While not yet flying or living in space, thanks to the National Space Society, Ronnie is a lot closer to fulfilling his dreams. He also now has the leadership skills to help other NSS volunteers and space acolytes become space leaders in their own right. If you are not yet an NSS member, then Join Now. If you are, but not yet active, then join or start an NSS chapter, or join an NSS committee. Ad Astra!
(NSS does not yet pay the rent however...)
For pay, and often for fun and/or experience, Mr. Lajoie works as an aerospace systems engineer with over 25 years in the aerospace industry working a variety of space and missile programs. His space systems engineering and flight mechanics analysis skills have been applied to numerous efforts including the NASA Space Launch System (SLS) program, the NASA Vision for Space Exploration (VSE) and its Ares launch vehicle programs, the NASA Space Launch Initiative (SLI) and other Reusable Launch Vehicle (RLV) efforts, and various Affordable In-Space Transportation studies.

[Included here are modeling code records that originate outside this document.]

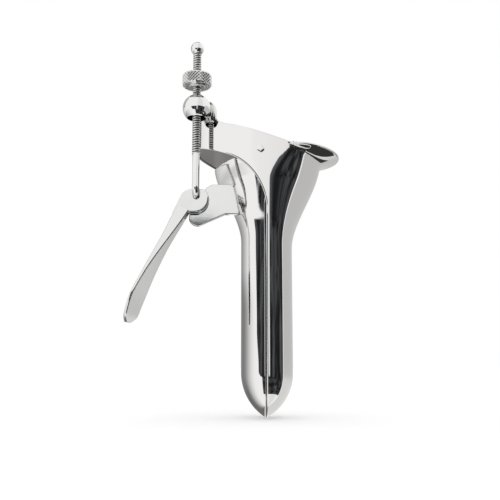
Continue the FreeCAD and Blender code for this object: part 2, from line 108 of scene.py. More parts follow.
# how much the blade grows towards the mouth: in width, on the hoop's side and on the lip's side
blade_spread, mouth_spread = 1.15, 1.1
hoop_flat, hoop_growth, lip_flat, lip_growth = 3.0, 18.8, 7.6, 11.3


def lower_section(z, left):
    """Where the bow starts, its reach, the half width and the fullness of the section at z."""
    height = z + blade_length
    half_width = nose_half_width(height) + blade_spread * rise(z, -46.0, -24.0)
    half_width = half_width + mouth_spread * rise(z, -24.0, 10.0)
    depth = nose_depth(height, blade_depth - lower_seam) + lower_seam
    if left:
        reach = -(depth + hoop_growth * rise(z, -36.0, 0.0))
        return -2.0 - hoop_flat * rise(z, -14.0, 0.0), reach, half_width, 0.0 * z
    centre = lower_seam + 0.9 * rise(height, 0.0, 10.0) + lip_flat * rise(z, -11.0, 3.0)
    return centre, depth + lip_growth * rise(z, -35.0, 0.0), half_width, 0.04 * rise(z, -12.0, -34.0)


def lower_point(w, z, left):
    centre, reach, half_width, fullness = lower_section(z, left)
    x, y = channel(w, lower_seam, centre, reach, half_width, fullness)
    return x, y, z


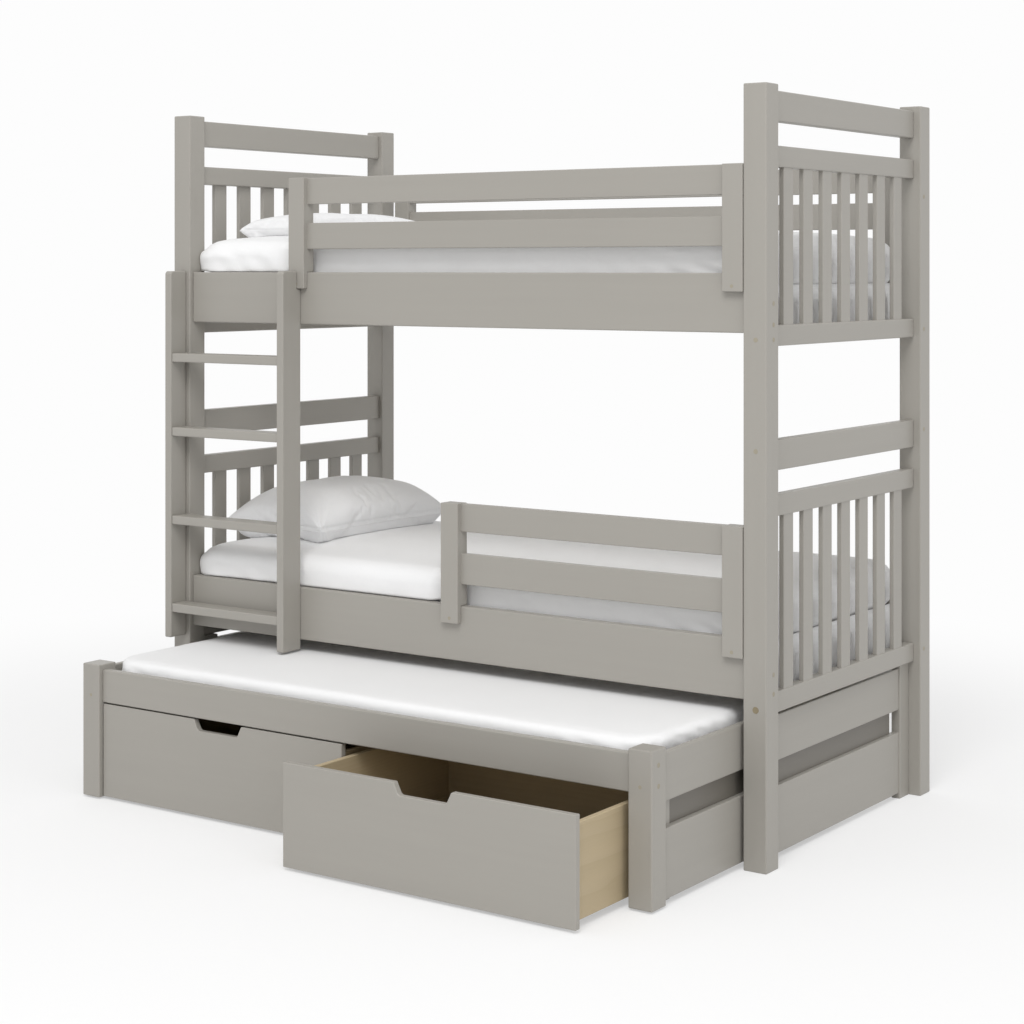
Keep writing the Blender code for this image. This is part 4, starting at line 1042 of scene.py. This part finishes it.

Mr. Lajoie is also Secretary/Treasurer and Chief Engineer of the High Altitude Research Corporation (HARC), a small for-profit startup that budded off the non-profit efforts of HAL5's Project HALO. As an engineer for HARC, Ronnie performed flight mechanics analysis for a Balloon-Launch Return Vehicle (BLRV) SBIR contract (1998), and for a 18-foot-long rockoon designed to send a 2-kg payload to 200-kilometers to vie for the Cheap Access to Space (CATS) Prize (2000).
Mr. Lajoie earned his Bachelor's degree in Aerospace Engineering from Boston University, and his Master's degree in Space Systems Engineering from the Massachusetts Institute of Technology. He is a member of the Tau Beta Pi Engineering Honor Society and the Order of the Engineer.
In addition to the NSS, Mr. Lajoie is also a proud member of the AIAA and The Planetary Society; and in 2009 became a life member of the Mars Society. He was also the founding President of the Boston University chapter of the Students for the Exploration and Development of Space (SEDS).